When Would You Announce Support for the Gang of Six Plan? And Where’s the President’s Plan?: Today’s Q’s for O and O’s WH – 7/19/2011

NOTE: The president appeared at the top of the briefing to gingerly endorse the ideas behind a new deficit reduction outline being offered by a bipartisan group of senators nicknamed the “Gang of Six.”

TAPPER: When would you announce whether you support the Gang of Six plan? Would that be in the next day?

PRESIDENT OBAMA: Well, I -- as I said, I think what you're going to be seeing is an evaluation of that plan versus the things that we've been looking at. I think what you're going to see is some significant overlap. But obviously, just because we might agree in principle with a range of issues with six senators, or seven senators, that doesn't get us out of the House of Representatives, that doesn't get us out of the Senate. There's going to have to be a broader agreement on the part of all the leadership that we're going to get this done in a serious way. And we've got a tight deadline to do it.


TAPPER: Do you think it's a fair criticism at all of the president and the White House that there has not been a plan presented from him on paper to the American people that they can judge for themselves? The House has voted on a plan. I understand you don't like it, but it is a plan. It's on paper. People can judge it.

CARNEY: Jake, the president put forward a budget. The president put forward a framework. The president has made clear in his negotiations with congressional leadership exactly and in great detail what a grand bargain, if you will, would look like and the -- and the steps he'd be willing to take and the measures he'd be willing to support to make that happen. And the suggestion --

TAPPER: Your budget didn’t address deficit reduction, though. I mean, that was --

CARNEY: The suggestion he also came to an agreement with Congress for funding fiscal year 9/11 -- I mean, fiscal year -- sorry, 2011, that represented substantial historic cuts in spending.

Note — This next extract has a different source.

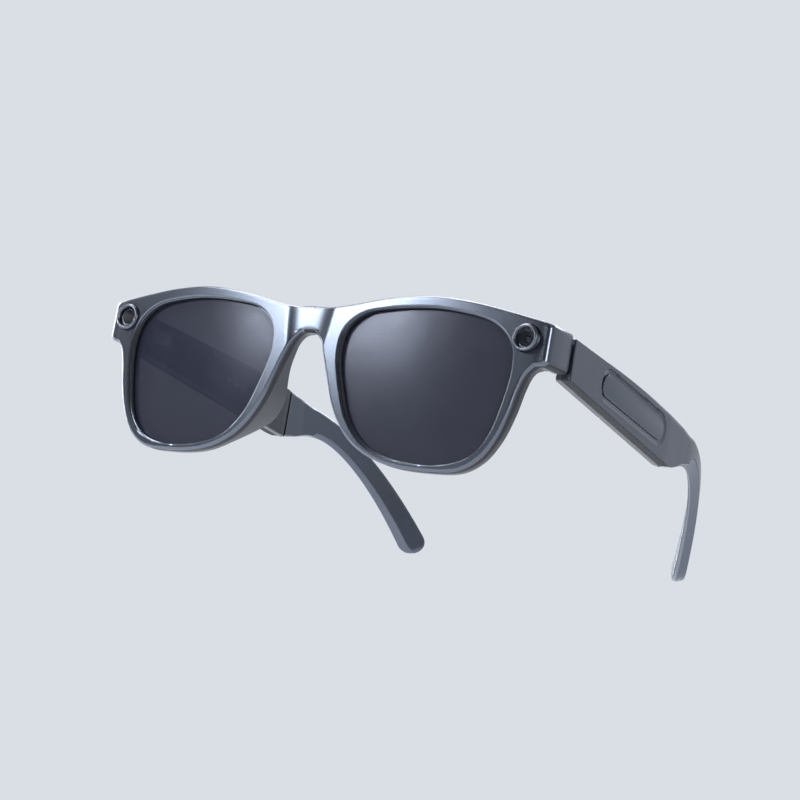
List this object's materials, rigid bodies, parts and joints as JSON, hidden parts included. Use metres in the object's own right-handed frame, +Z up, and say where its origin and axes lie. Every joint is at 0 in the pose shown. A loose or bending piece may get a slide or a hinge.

The fact is that any assertion that the president has not been specific and that the members of Congress who have been in the room don't know what this administration, this president's willing to do -

TAPPER: That’s not what I asked about.

CARNEY: -- are -- but it stems from the calls by Republicans for some plan to put -- be put forward. Our argument is what we're willing to do is clear. He has spoken about it as recently as last week, late last week with you in general terms about what we're discussing. You know, the parameters of what this looks like are not very complicated. And calls for plans and symbolic votes and that sort of thing are efforts to slow the process at a point where we don't have a lot of time. It's gorilla dust. As I've said in the past, this is not -- you know, we -- there is no mystery here about what we need to do and what a bipartisan, balanced approach would look like.

And what it would require of all parties -- there are now substantial plans that mirror that bipartisan, balanced approach that are on the table in great detail. And again, there is the president's framework and the conversations he's had with leaders.

TAPPER: What you have is you have the House --

CARNEY: That's a very long way of saying, no, I don't agree with that criticism.

TAPPER: OK. The House is passing something that many observers feel would never pass the Senate and the president has said he would veto. The Senate is passing -- the McConnell-Reid plan, it's not clear that that could pass the House. The Gang of Seven plan, it's not clear that that could pass the House. Would this not be an opportune time for a president to lead and say, this --

CARNEY: Leadership is not proposing a plan for the sake of having it voted up or down, and likely voted down because it is -- look, you know how this town works and how Congress works. If an individual, whether Democrat or Republican leader, steps forward and says, this is my plan and solely my plan, it makes it a lot harder for that plan to be the basis for a bipartisan compromise. The way to reach a bipartisan compromise is in bipartisan negotiations where a plan emerges that is the product of that negotiation and is supported by Republicans and Democrats and then presented. Otherwise, your chances of actually achieving something diminish greatly. And I think there is certainly plenty of history to support that idea, and that's the approach.

And this is what the president and others have talked about. Bob Dole, Senator -- former Senator Dole talked about it, the way these things work. So you -- you have to get in the boat together so the boat doesn't tip over. That's the approach the president's taken, not because he wants to win political points but because he wants to get a deal that the American people can support.

TAPPER: Every time there have been specifics on the table, the president has not gotten in the boat. With his own deficit commission, he didn't get in that boat.

CARNEY: Jake, we can -- we can argue about this, or we could -- you could have me on and we can talk about this. The president's been very clear about what he's willing to do. And the way the president has approached these negotiations has been designed precisely to achieve a result, and not to achieve political points.

TAPPER: How's that working out for you?

CARNEY: We're closer now than we've ever been.